What I'm wondering is how AVC contributions would be calculated if this happens. As I understand it, an AVC contract is a commitment to pay a percentage of your salary for the rest of your career, in return for additional years of benefits. But will these years count towards final salary or not, in the event of such a change? I suspect this issue must have come up with other final salary schemes before (e.g. the BBC?), but I haven't been able to find any clear information.

Comments

  • ermine
    ermine Posts: 757 Forumite
    Part of the Furniture 500 Posts Photogenic
    AVCs and added years are two separate things, though both are additional voluntary payments. If you are buying added years then what is most likely at the time of the FS pension winding up is your entitlements to that date are retained (because it is part of your contract of employment). You will therefore get 4/60ths (or 80ths or whatever the accrual rate is) of your final salary at the time of the pension being wound up. Which, if you anticipate career progression is a poor result, since you are in the early part of the career.

    The added years let you buy say 2 extra years which would be useful if you could say double your entitlement before they closed the door. However, I guess this depends on how strong the representation of the workforce is when the scheme is closed, they could take the line well you've only paid them for a small percentage of the planned term so you're only entitled to a few days, ie scaling down by the shortfall in years to NRA at winding up time. This is why it is so much cheaper to buy added years when you are young than when you are older.

    AVCs (rather than added years) are effectively a DC add-on to a DB pension, the plus point of those if you can take 25% of the capital value of your pension on retirement. Your FS pension at retirement is worth about 25 times your pension at normal retirement age so you can take a lot more as part of your tax free lump sum than you'd otherwise be able to. If you're 32 I'm not usre I'd rely on the rules being the same in 30+ years...
  • tsg20
    tsg20 Posts: 38 Forumite
    Part of the Furniture 10 Posts Combo Breaker
    Thanks for the clarification. USS refers to "added years AVCs", which doesn't help with confusion!

    I guess accrual of added years (and final salary pay in general) will be more useful in the event of salary increases prior to winding up, in that case (as if salary is relatively constant over the next few years, it would be equivalent to be in the CARE scheme, anyway, if I'm understanding correctly).

    I'm still a little confused about what would happen with added years; is it possible that one would have to carry on making the payments of a certain percentage of salary, but that the benefit at the end of it would be a percentage of salary at the time of winding up? That could obviously turn out to be pretty bad in the event of future salary jumps.
  • ermine
    ermine Posts: 757 Forumite
    Part of the Furniture 500 Posts Photogenic
    is it possible that one would have to carry on making the payments of a certain percentage of salary, but that the benefit at the end of it would be a percentage of salary at the time of winding up?
    It's hard to second guess but I'd imagine that is highly unlikely. If you had to keep on paying proportional to your rising salary than the benefit should continue, and any halfway competent union should be able to challenge cessation of benefit without cessation of contribution as a breach of contract.

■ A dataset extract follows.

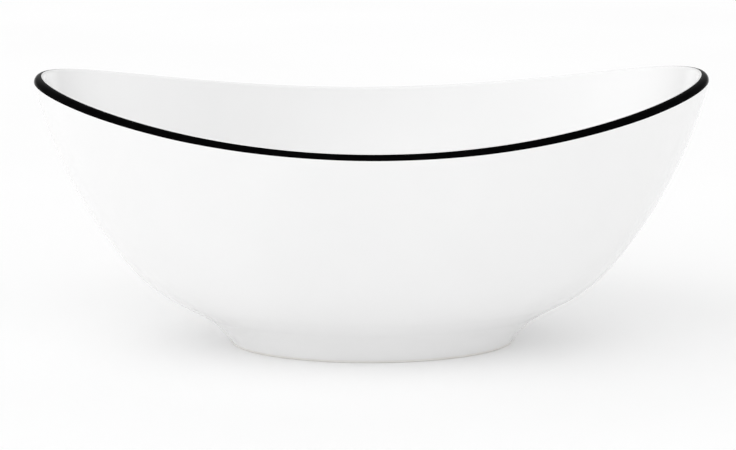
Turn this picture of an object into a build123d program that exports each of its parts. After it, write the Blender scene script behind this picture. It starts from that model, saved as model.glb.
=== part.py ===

    Your prime risk is that your added years will be less. Say you are buying 10 added years, over the next thirty years. If your pension scheme only lasts 5 more years, your added years are shortened to 10*5/30 = 1.6 added years. On the upside, you aren't paying for them for 25 years, so it's not such a raw deal. But you also don't get the benefit of career progression on your FS.

    Only you can work out whether this chance is worth it for you, but I wouldn't worry about having to carry on paying once the FS scheme is would up.
  • kidmugsy
    kidmugsy Posts: 12,709 Forumite
    Part of the Furniture 10,000 Posts Name Dropper Combo Breaker
    My own view is that almost everything to do with pensions is quite a gamble when you are many decades away from retirement. So I'd ask myself whether the odds of the gamble seem favourable. My own temptation might be to wait until I was a higher rate taxpayer before chucking extra money into pensions and meantime to save by other means. That said, the ability to buy extra Final Salary pension is undoubtedly worth mulling over.
    Free the dunston one next time too.
  • rpc
    rpc Posts: 2,353 Forumite
    kidmugsy wrote: »
    That said, the ability to buy extra Final Salary pension is undoubtedly worth mulling over.

    ITYM the ability to buy extra FS pension is worth biting their hand off for. Although the benefits may be reduced, I'm not sure that you could come up with anything that can compete for the same cost.
  • dasherman
    dasherman Posts: 279 Forumite
    Part of the Furniture 100 Posts Name Dropper Photogenic
    The Royal Mail pension changed from final to average salary in 2008 and anyone who was already paying for added years was allowed to carry on under the same arrangements. Only time will tell whether that would also happen with the USS or any other pension scheme.
    FIRE !!!
  • kidmugsy
    kidmugsy Posts: 12,709 Forumite
    Part of the Furniture 10,000 Posts Name Dropper Combo Breaker
    Two other thoughts:
    1) Some universities offer salary sacrifice. If yours doesn't yet, well worth finding out if they might.
    2) Remember that USS is a private sector scheme. There's no reason to expect a govt bail-out if it all goes wrong.